I have a Mahindra 1816 HST and i'm thinking of getting a 5 ft flail mower for it. Does anyone know if my 18 hp is enough to run this equipment. I would be mowing 3 inch or less grass not brush. Should I consider a 4 ft instead? I am looking at the units for sale at AgSupply. Looks like a Caronni from the picture. Help me out if you can. Thanks.


----------



## MBTRAC

Flail mowers are great, but somewhat HP hungry - I'd count on around 5-7hp/foot to run one, much less HP & you're going to be putting the tractor under excessive load - the 3pl on any stadnard 18hp tractor is going to be working hard to balance/lift a 5' flail. 

If your primary use is to maintain grass/lawn @3" or less IMO a 3PL mower or a lighter weight bush hog are more cost effective options which will provide a superior "finish"


----------



## starkey

*flail mower info*

Thanks for your advice.
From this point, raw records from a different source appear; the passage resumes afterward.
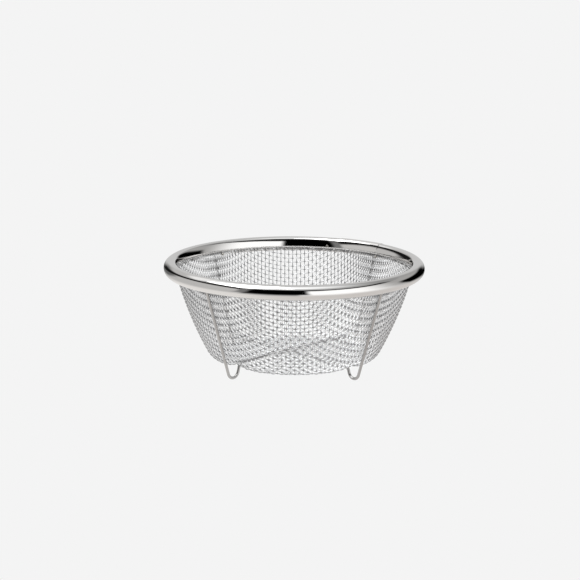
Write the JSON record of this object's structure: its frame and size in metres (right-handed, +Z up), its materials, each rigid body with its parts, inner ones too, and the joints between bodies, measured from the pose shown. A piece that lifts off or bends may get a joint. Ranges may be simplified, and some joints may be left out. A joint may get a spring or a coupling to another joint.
{
  "type": "basket strainer",
  "caption": "Round wire-mesh strainer basket with a thick rolled rim, standing on looped feet bent from crossed leg wires.",
  "frame": {"origin": "centre of the plane that the four feet stand on", "axes": "+Z up along the basket's axis; the legs lie near the diagonals of X and Y; the rim joint is between +X and +Y"},
  "size_m": [0.21, 0.21, 0.0874],
  "materials": {
    "rim": "mirror-polished stainless steel",
    "mesh": "bright woven stainless steel wire",
    "leg_wire": "drawn stainless steel wire",
    "weld": "bare weld metal"
  },
  "bodies": {
    "root": {"rim_band": "rim", "rim_joint_sleeve": "rim", "rim_spot_weld": "weld", "rim_core_ring": "leg_wire", "mesh_basket": "mesh", "leg_wire_upper": "leg_wire", "leg_wire_lower": "leg_wire", "cross_weld": "weld", "leg_top_welds": "weld"}
  },
  "joints": []
}
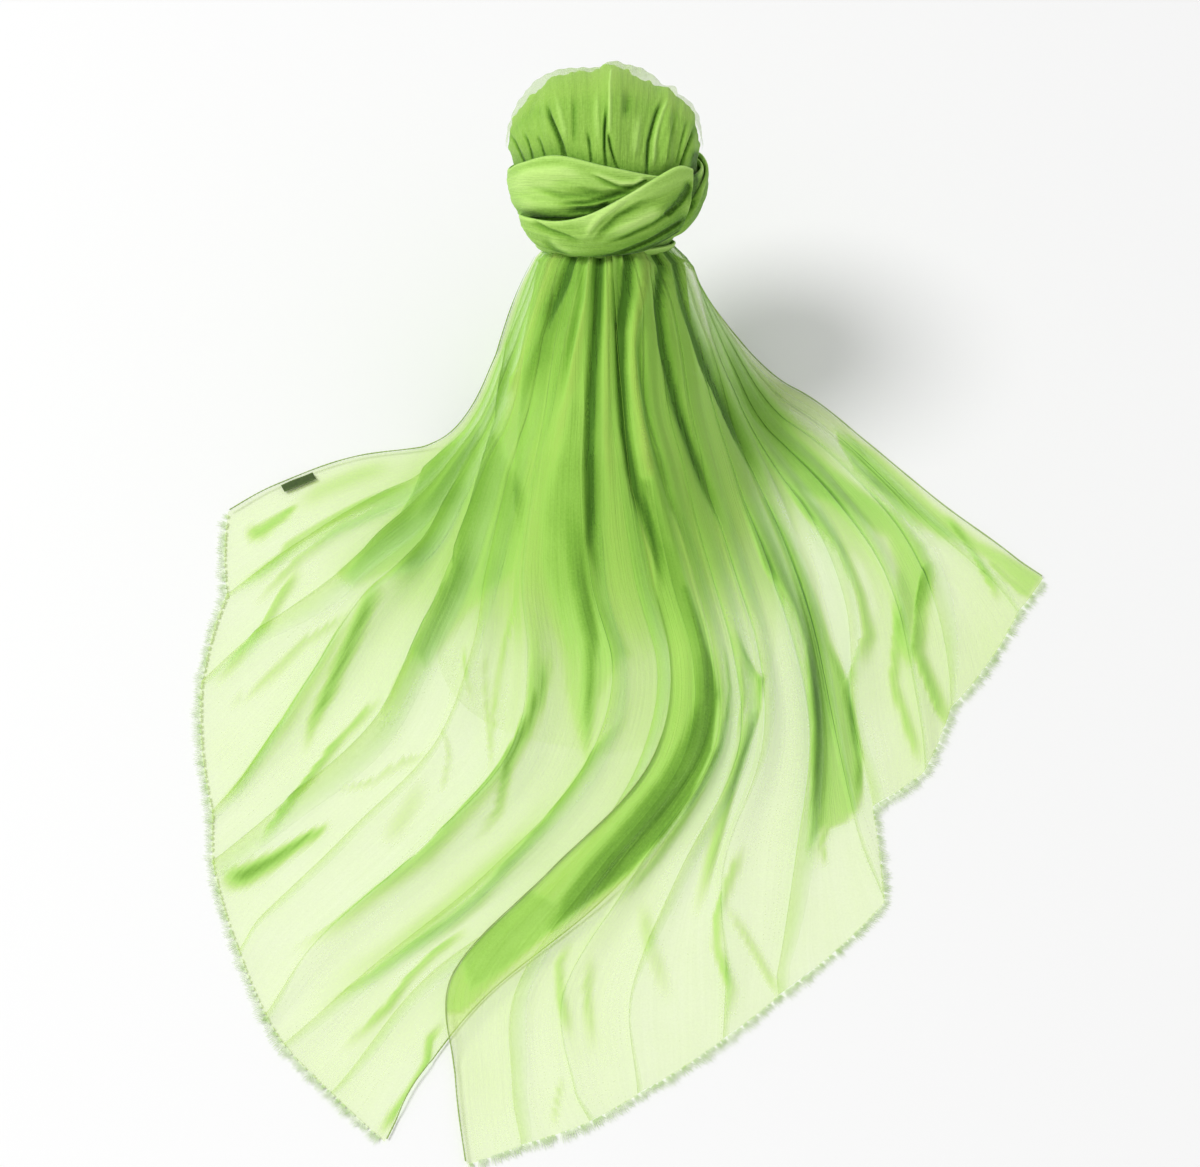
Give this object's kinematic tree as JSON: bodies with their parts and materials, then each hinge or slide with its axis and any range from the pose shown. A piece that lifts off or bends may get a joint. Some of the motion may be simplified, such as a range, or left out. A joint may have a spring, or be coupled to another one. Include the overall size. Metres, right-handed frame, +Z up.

It doesnt come with a stated HP requirement but i bet i;m on the fringe.


----------



## JoeBuyer

starkey said:


> I have a Mahindra 1816 HST and i'm thinking of getting a 5 ft flail mower for it. Does anyone know if my 18 hp is enough to run this equipment. I would be mowing 3 inch or less grass not brush. Should I consider a 4 ft instead? I am looking at the units for sale at AgSupply. Looks like a Caronni from the picture. Help me out if you can. Thanks.


I would say no, but it depends on how thick the grass or weeds are you are trying to cut. As mentioned above, they are HP hogs.


----------